Key Provincial Enactments
| Province | Legislative Acts Passed | Structural Impact on Agrarian Setup |
| Bihar | Bihar Tenancy Act (1938) | Passed in coordination with landlords, it reduced rents by 25% on average, abolished illegal exactions, and restored occupancy rights to tenants who had lost lands to debt defaults. |
| United Provinces | United Provinces Tenancy Bill | Granted hereditary rights to tenants-at-will, capped arbitrary rent hikes by Zamindars, and outlawed the practice of forced labor (begar). |
| Madras | Madras Debt Relief Act | Spearheaded by C. Rajagopalachari, this act wiped out outstanding interest on ancient rural debts and fixed low statutory limits on moneylender interest rates. |
| Bombay | Bombay Agricultural Debtors Relief Act | Established state-mediated debt conciliation boards to scale down ancestral debts and protect smallholdings from foreclosure. |
Labor Welfare and Social Reforms
The ministries sought to balance industrial productivity with labor rights while initiating major progressive social changes.
Labor Interventions
- Wage Improvements: The ministries set up independent labor inquiry committees in industrial hubs like Kanpur and Bombay, which successfully recommended immediate wage hikes for textile workers.
- Industrial Disputes: The Bombay Trade Disputes Act (1938) was enacted to streamline labor relations through compulsory arbitration, aiming to reduce work stoppages while preserving factory outputs.
Social Welfare and Education
[ Wardha Scheme of Basic Education (Nai Talim) ] │ ┌─────────────────────────────┴─────────────────────────────┐ ▼ ▼ [Free & Compulsory Primary Education] [Manual & Vocational Craft Training]
- The Wardha Scheme: Implemented the Wardha Scheme of Basic Education (Nai Talim), which prioritized free, compulsory primary education in the mother tongue centered around manual and vocational crafts.
- Temple Entry Legislation: The Madras Temple Entry Indemnity Act and similar laws in Bombay legally dismantled untouchability barriers, opening public temples to Dalits (Harijans).
- Prohibition: Total prohibition of liquor was introduced in select districts across Madras (beginning in Salem) and Bombay to protect working-class household incomes.
Subhas Chandra Bose and State Planning Reforms
Subhas Chandra Bose’s ascension to the Congress Presidency at the Haripura Session (1938) transformed how the economic scope of the ministry reforms was envisioned.
The Shift to Heavy Industrialization
While Mahatma Gandhi and the right-wing leadership favored a village-centric, cottage-industry model, Bose insisted that modern national survival required large-scale economic planning. In October 1938, Bose convened a conference of the provincial Ministers of Industry from all Congress-led states.
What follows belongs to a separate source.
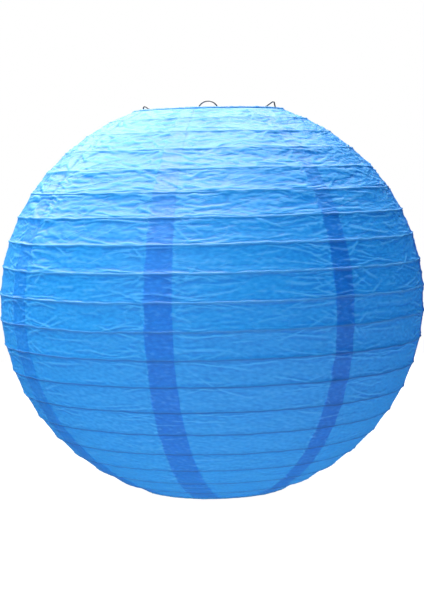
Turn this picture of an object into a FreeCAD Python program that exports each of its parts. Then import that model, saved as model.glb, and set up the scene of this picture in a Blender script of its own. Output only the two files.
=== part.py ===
import FreeCAD, Part
import math
import os
from FreeCAD import Vector

# Round accordion paper lantern, standing open on its bottom ring.
# Millimetres, +Z up. The origin is the centre of the bottom opening, on the surface it stands on.
# The wire expander lies in the XZ plane.

# Globe: two ring wires close the openings, and level hoops stand between them at equal steps
# along an ellipse's angle.
GLOBE_R = 200.0            # ellipse's half width, to the centre lines of the wires
GLOBE_HALF_HEIGHT = 190.0  # ellipse's half height
OPENING_R = 70.0           # centre line of the top and bottom rings
HOOPS = 18
GORES = 8

# Wires
RING_WIRE_R = 1.1
HOOP_WIRE_R = 0.4
EXPANDER_WIRE_R = 0.65

# Paper
PAPER = 0.2                # thickness of one layer
PAPER_TO_WIRE = 0.3        # gap that keeps the paper clear of the hoops
SINK = 0.9                 # how far the paper sinks between two hoops, from the straight line
LAP_DEG = 7.8              # how far each gore laps over the next one
LAP_GAP = 0.1              # between the two layers of a lap
LOW_LAYER = HOOP_WIRE_R + PAPER_TO_WIRE    # inner face of the paper, from the hoops' centre lines
HIGH_LAYER = LOW_LAYER + PAPER + LAP_GAP   # inner face of a lap
JOG_DEG = 0.1              # the step where a gore rises over the next one
GORE_GAP_DEG = 0.05        # between the edges of two gores in the lower layer
FIRST_SEAM_DEG = 4.1       # where the first lap starts, from +X

# Hem: paper folded round each ring wire in narrow flats, open towards the globe
HEM_IN_R = RING_WIRE_R + 0.05
HEM_OUT_R = RING_WIRE_R + 0.35
HEM_FLATS = 8
FLAT_DEG = 40.0            # one flat seen from the wire; the rest of the turn is left open
HEM_START_DEG = 10.0       # the fold starts here, from straight outward, so that one flat faces down
FLAT_TO_CORNER = 1 / math.cos(math.radians(FLAT_DEG / 2))
HEM_CORNER_R = HEM_OUT_R * FLAT_TO_CORNER

RING_Z = HEM_OUT_R
OPENING_ANGLE = math.asin(OPENING_R / GLOBE_R)
RING_HALF_SPACING = GLOBE_HALF_HEIGHT * math.cos(OPENING_ANGLE)
GLOBE_Z = RING_Z + RING_HALF_SPACING
TOP_RING_Z = GLOBE_Z + RING_HALF_SPACING

# Expander: corners of the bent wire's centre line on the +X side, as (x, z, bend radius).
# Heights of the upper corners are from the top ring's centre, and the foot's from the bottom ring's.
WIRE_TO_HEM = 0.4          # gap between the wire and a hem
UNDER_RING = HEM_OUT_R + WIRE_TO_HEM + EXPANDER_WIRE_R
ARCH_HALF_WIDTH = 10.5
ARCH_TOP = 9.9
PEAK = 7.8                 # where the wire bends down over the ring
BRIDGE = -4.5
LEG_X = 64.0
HOOK_X = 67.4              # just inside the top ring
LIP_X = 73.5               # the lip's end, past the ring
LIP_BEND = 1.6
LIP_HEIGHT = 3.5           # how far the foot's lip stands up
BEND_SPACE = 0.1           # straight run left between two bends
HOOK_LOW = -UNDER_RING - 2 * LIP_BEND - BEND_SPACE
UPPER_CORNERS = [
    (ARCH_HALF_WIDTH, ARCH_TOP, ARCH_HALF_WIDTH - BEND_SPACE),
    (ARCH_HALF_WIDTH, BRIDGE, 2.5),
    (46.5, BRIDGE, 6.0),
    (65.6, PEAK, 1.4),
    (HOOK_X, -UNDER_RING, LIP_BEND),
    (LIP_X, -UNDER_RING, LIP_BEND),
    (LIP_X, HOOK_LOW, LIP_BEND),
    (LEG_X, HOOK_LOW, 3.0),
]
FOOT_CORNERS = [
    (LEG_X, UNDER_RING, 3.0),
    (LIP_X, UNDER_RING, LIP_BEND),
    (LIP_X, UNDER_RING + LIP_HEIGHT, 0.0),
]


def rib_points():
    """Centre lines of the top ring, the hoops and the bottom ring as (radius, height), top first."""
    step = (math.pi - 2 * OPENING_ANGLE) / (HOOPS + 1)
    angles = [OPENING_ANGLE + i * step for i in range(HOOPS + 2)]
    return [(GLOBE_R * math.sin(a), GLOBE_Z + GLOBE_HALF_HEIGHT * math.cos(a)) for a in angles]


def outward(radius, height):
    """Unit normal of the globe's ellipse at a point of its outline."""
    normal = Vector(radius / GLOBE_R ** 2, 0, (height - GLOBE_Z) / GLOBE_HALF_HEIGHT ** 2)
    return normal.normalize()


def paper_line(offset):
    """The paper's outline at a distance outside the wires: one shallow arc from rib to rib.

    Both ends stop beside the ring wires, just outside their hems.
    """
    ribs = rib_points()
    points = [Vector(r, 0, z) + outward(r, z) * offset for r, z in ribs]
    end_r = OPENING_R + HEM_CORNER_R + PAPER_TO_WIRE + offset - LOW_LAYER
    for end in (0, -1):
        points[end] = Vector(end_r, 0, ribs[end][1])
    edges = []
    for a, b in zip(points, points[1:]):
        middle = (a + b) / 2
        middle -= outward(middle.x, middle.z) * SINK
        edges.append(Part.Arc(a, middle, b).toShape())
    return edges, points


def paper_shell(inner, outer, start_deg, sweep_deg):
    """A slice of the globe's paper between two offsets, turned about the axis."""
    inner_edges, inner_points = paper_line(inner)
    outer_edges, outer_points = paper_line(outer)
    ends = [
        Part.LineSegment(inner_points[0], outer_points[0]).toShape(),
        Part.LineSegment(inner_points[-1], outer_points[-1]).toShape(),
    ]
    outline = Part.Wire(Part.sortEdges(inner_edges + outer_edges + ends)[0])
    shell = Part.Face(outline).revolve(Vector(), Vector(0, 0, 1), sweep_deg)
    shell.rotate(Vector(), Vector(0, 0, 1), start_deg)
    return shell


def gore():
    """One strip of paper: its own width, then a step outward, then the lap over the next gore."""
    width = 360.0 / GORES
    body = paper_shell(LOW_LAYER, LOW_LAYER + PAPER, GORE_GAP_DEG, width - JOG_DEG - GORE_GAP_DEG)
    jog = paper_shell(LOW_LAYER, HIGH_LAYER + PAPER, width - JOG_DEG, JOG_DEG)
    lap = paper_shell(HIGH_LAYER, HIGH_LAYER + PAPER, width, LAP_DEG)
    strip = body.fuse([jog, lap]).removeSplitter()
    strip.rotate(Vector(), Vector(0, 0, 1), FIRST_SEAM_DEG - width)
    return strip


def ring_wire(radius, height, wire_r):
    return Part.makeTorus(radius, wire_r, Vector(0, 0, height))


def hem(height, side):
    """Paper folded round a ring wire. side is 1 at the bottom ring and -1 at the top ring."""
    turns = [math.radians(HEM_START_DEG - FLAT_DEG * i) for i in range(HEM_FLATS + 1)]
    rim = []
    for radius, angles in ((HEM_OUT_R, turns), (HEM_IN_R, reversed(turns))):
        reach = radius * FLAT_TO_CORNER
        for angle in angles:
            x = OPENING_R + reach * math.cos(angle)
            rim.append(Vector(x, 0, height + side * reach * math.sin(angle)))
    outline = Part.makePolygon(rim + rim[:1])
    return Part.Face(outline).revolve(Vector(), Vector(0, 0, 1), 360)


def bent_wire(corners, wire_r):
    """A round wire along straight runs and tangent bends in the XZ plane."""
    points = [Vector(x, 0, z) for x, z, bend in corners]
    edges = []
    start = points[0]
    for before, corner, after, (x, z, bend) in zip(points, points[1:], points[2:], corners[1:]):
        back = (before - corner).normalize()
        ahead = (after - corner).normalize()
        half_angle = back.getAngle(ahead) / 2
        to_tangent = bend / math.tan(half_angle)
        bisector = (back + ahead).normalize()
        middle = corner + bisector * (bend / math.sin(half_angle) - bend)
        bend_start = corner + back * to_tangent
        bend_end = corner + ahead * to_tangent
        edges.append(Part.LineSegment(start, bend_start).toShape())
        edges.append(Part.Arc(bend_start, middle, bend_end).toShape())
        start = bend_end
    edges.append(Part.LineSegment(start, points[-1]).toShape())
    path = Part.Wire(edges)
    section = Part.Wire(Part.makeCircle(wire_r, points[0], points[1] - points[0]))
    return path.makePipeShell([section], True, True)


def expander():
    """One wire: foot, leg, hook under and over the ring, bridge, hanging arch, and the same back."""
    right = [(x, TOP_RING_Z + z, bend) for x, z, bend in UPPER_CORNERS]
    right += [(x, RING_Z + z, bend) for x, z, bend in FOOT_CORNERS]
    left = [(-x, z, bend) for x, z, bend in reversed(right)]
    return bent_wire(left + right, EXPANDER_WIRE_R)


def save(name, shape):
    shape.exportStep("parts/" + name + ".step")


os.makedirs("parts", exist_ok=True)

first_gore = gore()
for number in range(GORES):
    turned = first_gore.copy()
    turned.rotate(Vector(), Vector(0, 0, 1), number * 360.0 / GORES)
    save("paper_gore_{}".format(number + 1), turned)

for number, (radius, height) in enumerate(rib_points()[1:-1], 1):
    save("rib_hoop_{:02d}".format(number), ring_wire(radius, height, HOOP_WIRE_R))

save("top_ring", ring_wire(OPENING_R, TOP_RING_Z, RING_WIRE_R))
save("bottom_ring", ring_wire(OPENING_R, RING_Z, RING_WIRE_R))
save("top_hem", hem(TOP_RING_Z, -1))
save("bottom_hem", hem(RING_Z, 1))
save("wire_expander", expander())
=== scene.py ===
import math

import bpy
import numpy as np
from mathutils import Matrix, Vector


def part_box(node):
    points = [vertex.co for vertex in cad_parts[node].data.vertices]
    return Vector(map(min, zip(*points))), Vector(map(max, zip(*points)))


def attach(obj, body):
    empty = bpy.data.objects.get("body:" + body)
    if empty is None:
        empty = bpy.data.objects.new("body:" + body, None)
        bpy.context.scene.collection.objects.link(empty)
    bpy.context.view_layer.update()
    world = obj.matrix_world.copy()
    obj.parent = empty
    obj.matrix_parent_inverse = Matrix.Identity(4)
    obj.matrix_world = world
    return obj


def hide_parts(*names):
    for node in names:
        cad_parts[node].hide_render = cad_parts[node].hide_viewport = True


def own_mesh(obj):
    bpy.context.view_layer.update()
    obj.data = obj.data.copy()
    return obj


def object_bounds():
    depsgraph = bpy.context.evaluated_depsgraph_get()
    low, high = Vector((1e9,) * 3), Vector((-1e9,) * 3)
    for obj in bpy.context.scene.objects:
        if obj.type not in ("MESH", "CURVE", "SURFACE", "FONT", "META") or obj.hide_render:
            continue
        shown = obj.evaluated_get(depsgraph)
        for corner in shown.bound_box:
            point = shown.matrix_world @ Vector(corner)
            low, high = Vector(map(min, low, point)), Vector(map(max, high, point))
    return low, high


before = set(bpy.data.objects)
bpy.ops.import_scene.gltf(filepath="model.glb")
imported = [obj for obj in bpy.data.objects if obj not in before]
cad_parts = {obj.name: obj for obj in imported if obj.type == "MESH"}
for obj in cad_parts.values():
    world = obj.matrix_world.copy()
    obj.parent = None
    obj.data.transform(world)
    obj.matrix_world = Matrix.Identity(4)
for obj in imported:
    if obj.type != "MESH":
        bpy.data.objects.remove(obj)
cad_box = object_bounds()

# Looks of the accordion paper lantern. Everything is in metres, and +Z is up.
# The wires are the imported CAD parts. Each paper gore and hem is a creased sheet made here.

MM = 0.001
SEED = 11

# Paper sheets. The globe is one map of rows, from the top ring to the bottom ring, and columns
# round the axis. Each gore is cut from it, so that creases run on from gore to gore.
GORES = 8
COLUMNS = 960
GORE_COLUMNS = 120
LAP_COLUMNS = 22
SPAN_ROWS = 34                 # rows from one rib to the next
ROW_CROWDING = 0.05            # how much closer the rows are beside the ribs
TOP_SHARE = 0.937              # the top ring's height over the middle, by the ellipse's half height
PAPER_ON_WIRE = 0.8 * MM       # from a hoop's centre line to the middle of the paper

# Laps, glued by hand: each one's place, in degrees from an even one, its width in mm, and how
# strongly its painted shade shows, the shade of two sheets that let less light through
FIRST_SEAM = math.radians(4.1)
SEAM_OFF = (1.1, 0.4, -1.2, 0.8, -0.5, -2.3, -0.7, 2.6)
LAP_WIDTH = (22.5, 23.5, 25.0, 22.0, 24.0, 25.0, 24.0, 19.5)
LAP_SHADE = (1.0, 0.9, 1.0, 0.8, 1.0, 0.55, 1.0, 1.0)
LAP_RISE = 0.3 * MM            # from the lower layer of a lap to the upper one
RAGGED_EDGE = 0.9 * MM         # how far the edge of a lap's painted shade band wanders
FOLDED_IN = 7.0 * MM           # width of the doubled edge at the bottom of every gore

# Relief between the ribs
SINK = 0.55 * MM               # how far the paper sinks in the middle of a span
RIDGE = 0.85 * MM              # how far it stands up over a rib
RIDGE_WIDTH = 0.95 * MM
FAINT_RELIEF = 0.10 * MM       # small unevenness everywhere
FREE_FROM_RIB = 2.6 * MM       # wrinkles are at their full height this far from a rib
LOWEST_ON_RIB = -0.3 * MM      # the paper comes no nearer to a hoop
SHARP_CREASE = 0.10 * MM       # a ridge this much over its surroundings counts as a full crease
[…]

The National Planning Committee (1938)
Under his presidential authority, Bose established the National Planning Committee (NPC) and appointed Jawaharlal Nehru as its Chairman. Bose directed the Congress ministries to pool their provincial resources and align their state budgets toward:
- Comprehensive resource mapping and state-directed industrialization.
- Developing heavy industries, electricity grids, and technical education.
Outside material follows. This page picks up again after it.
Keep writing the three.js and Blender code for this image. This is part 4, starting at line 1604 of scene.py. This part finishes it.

- Creating a blueprint for a planned economy that could be fully executed upon attaining complete independence.
Ideological Conflicts and Limitations
Despite their legislative successes, the implementation of these reforms exposed deep fractures within the nationalist movement.
Left-Right Confrontation over Reforms
The radical Left, represented by the All India Kisan Sabha (led by Swami Sahajanand Saraswati) and the Congress Socialist Party (CSP), criticized the ministries for failing to completely liquidate the Zamindari system. In Bihar and UP, when radical peasant groups launched agitations for total land redistribution, the right-wing Congress High Command backed the ministries in using state machinery and Section 144 to suppress the protests, protecting landowning interests to maintain class unity.
Handling of Strike Waves
When communist and socialist trade unions organized massive textile strikes in Bombay and Kanpur, the respective Congress ministries deployed police forces to maintain public order. This use of colonial-era police methods against working-class bases drew sharp condemnation from Bose and the radical Left.
The Tripuri Crisis (1939)
By the Tripuri Session (1939), Bose argued that the ministerial experiment had run its course and was causing a “constitutionalist drift” that dulled the revolutionary edge of the Congress. He demanded that the ministries present a definitive six-month ultimatum to the British state and resign to prepare for a final mass civil disobedience campaign. The rejection of this militant line by the Gandhian faction led to Bose’s resignation and his subsequent formation of the All India Forward Bloc to pursue extra-parliamentary liberation.
Termination of the Reform Era (1939)
The era of provincial reform came to a sudden halt not due to internal failures, but due to imperial overreach at the start of World War II.
The War Declaration
In September 1939, Viceroy Lord Linlithgow unilaterally declared India a belligerent party in World War II without consulting the elected provincial ministries. This action fundamentally exposed the structural limits of the 1935 Act, proving that executive sovereignty remained fully concentrated in colonial hands.
The Resignation
The Congress Working Committee demanded an immediate pledge of post-war independence and the formation of a national government at the center as conditions for cooperation. When the British government demurred, the Congress High Command ordered the immediate resignation of all provincial governments. By November 1939, all eight ministries stepped down, ending the 28-month reform experiment.